I started swimming at the age of 4. It was never my choice. My father got me into swimming at a summer camp in Kolhapur. It became a career much later after I started winning and enjoying it. Thankfully, I am still addicted to it and that’s what keeps me going.

Speedo has always been my favourite swimming wear brand. Growing up, I remember loving my Speedo goggles as a kid and have always had a special place for Speedo in my heart. Also, in 2008 when I qualified for the Olympics, I was involved with Speedo and they helped me in a big way then and hopefully, the same will continue in the future and together we will do bigger things. 

Q: Can you describe your journey from being an aspiring swimmer to becoming the youngest Indian swimmer to represent the country at the Olympics?

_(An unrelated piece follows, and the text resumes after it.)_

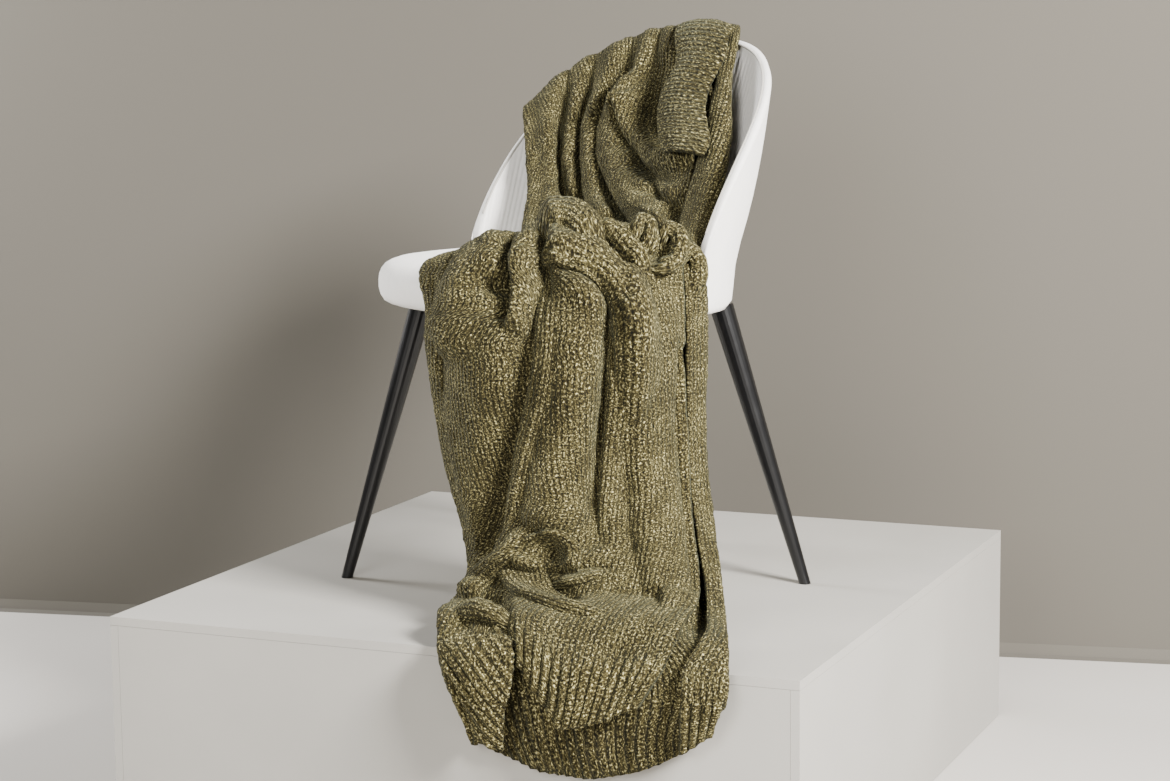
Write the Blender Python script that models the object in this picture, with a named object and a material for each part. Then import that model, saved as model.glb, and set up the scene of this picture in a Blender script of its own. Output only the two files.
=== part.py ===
"""Chenille bedspread draped over an upholstered chair that stands on a square plinth.

Row frame: X along the plinth's front edge to the right, Y to its back, Z up; origin at the centre of
the plinth's underside. The drape frame used for the cloth: a runs across the cloth, d runs outward over
the front of the seat, z counts up from the plinth's top; its origin is under the chair's middle.
"""
import math

import bmesh
import bpy
import numpy as np

# ---- plinth (metres) ----
PLINTH_SIDE = 1.000
PLINTH_HEIGHT = 0.300
BOARD = 0.012
JOINT = 0.0004

# ---- chair ----
CHAIR_AT = (0.011, -0.068)
CHAIR_BACK_DEG = 61.6
SEAT_HALF_WIDTH = 0.236
SEAT_FRONT = -0.243
SEAT_BACK = 0.152
SEAT_BOTTOM = 0.406
SEAT_TOP = 0.469
SEAT_CROWN = 0.010
RIM_HALF_WIDTH = 0.255
RIM_DEPTH = 0.136
RIM_FORWARD = 0.019
RIM_LEAN = 0.347
RIM_TOP = 0.773
RIM_END = 0.478
RIM_POWER = 0.505
SHELL_BOTTOM = 0.406
LEG_TOP_RADIUS = 0.215
LEG_FOOT_RADIUS = 0.335
LEG_TOP_DIAMETER = 0.036
LEG_FOOT_DIAMETER = 0.017

# ---- cloth ----
CLOTH_THICKNESS = 0.005
DRAPE_DEG = 23.0
FINEST_FOLD = 0.011
FRONT_SHORTER = 0.060
PRESSED_AT_RIM = 0.40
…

As a young swimmer, I wasn't too fond of the hard work and sacrifices. But when I started winning at the National Level, I was addicted to winning and I just wanted to win everything there was to win. It kept me going and even today it drives me to work hard every day.  

Q: So, in 2012 you were appointed as a revenue inspector in rural Maharashtra, right? Can you tell us how it affected you, in terms of your career?

I am appointed as a Tehsildar in Maharashtra. It was a huge change for me. It was a bit challenging but I was really curious about what happens and how the government works. Having to work in an office every day meant me swimming lesser and It is unfortunate that I missed out on the 2014 Commonwealth and Asian games while I was working. I would have loved to be a part of it. But it's not too late and I'm back in the Indian team and working as hard as ever to win for India.

Q: How do you balance a daily-job with your day-to-day training regime? 

It is close to impossible. Training 6 to 7 hours and day and working 10 to 5 every day is close to impossible. Especially in a place like Mumbai, where travelling takes so long. I am in Bangalore now thanks to the Collector of Mumbai Suburban District. He has helped me a lot in the past few months to train like I would like to. 

Q: Now, you will be training at the Dolphin Aquatics Swim Academy, a-state-of-art facility. How do you think this will affect your performance?

It will be of huge help to me. Since 2005, I have always felt we lacked when it came to world-class infrastructure in India when it came to sports. We have all that we need to train hard and in our best capacity and compete with the world.

Q: Are you looking forward to competing in the 2020 Tokyo Olympics? How exactly are you preparing for it?

I'm taking it step by step. Having gotten back into full training 6 months ago I am thrilled to be a part of the Commonwealth Games and hopefully winning a medal at the Asian Games 2018. If things go as per plan, we will be on track to swim better than we ever have at the Olympic games and hopefully get a good result. 

Q: What do you think the future holds for aquatics in India? How do you think Speedo is helping in promoting and encouraging the sport in India?

India has come a long way in terms of international results in the past few years. We should medal at the Olympics soon. Speedo has been at the forefront of the improvement in swimming globally. In India as well because of the stores and the availability of the best of costumes and other gear for upcoming swimmers it would be a huge boost for the swimmers to perform better in training every day, and at competitions. 

Q: Lastly, I wanted to ask you this one question…Your story is a part of the Class 10 syllabus in Maharashtra... How do you feel about that?

It's a matter of pride for me. It's things like this that make an athlete feel the years of hard work and sacrifices have been worth it. Hopefully, my story will inspire an Olympic medallist of the future.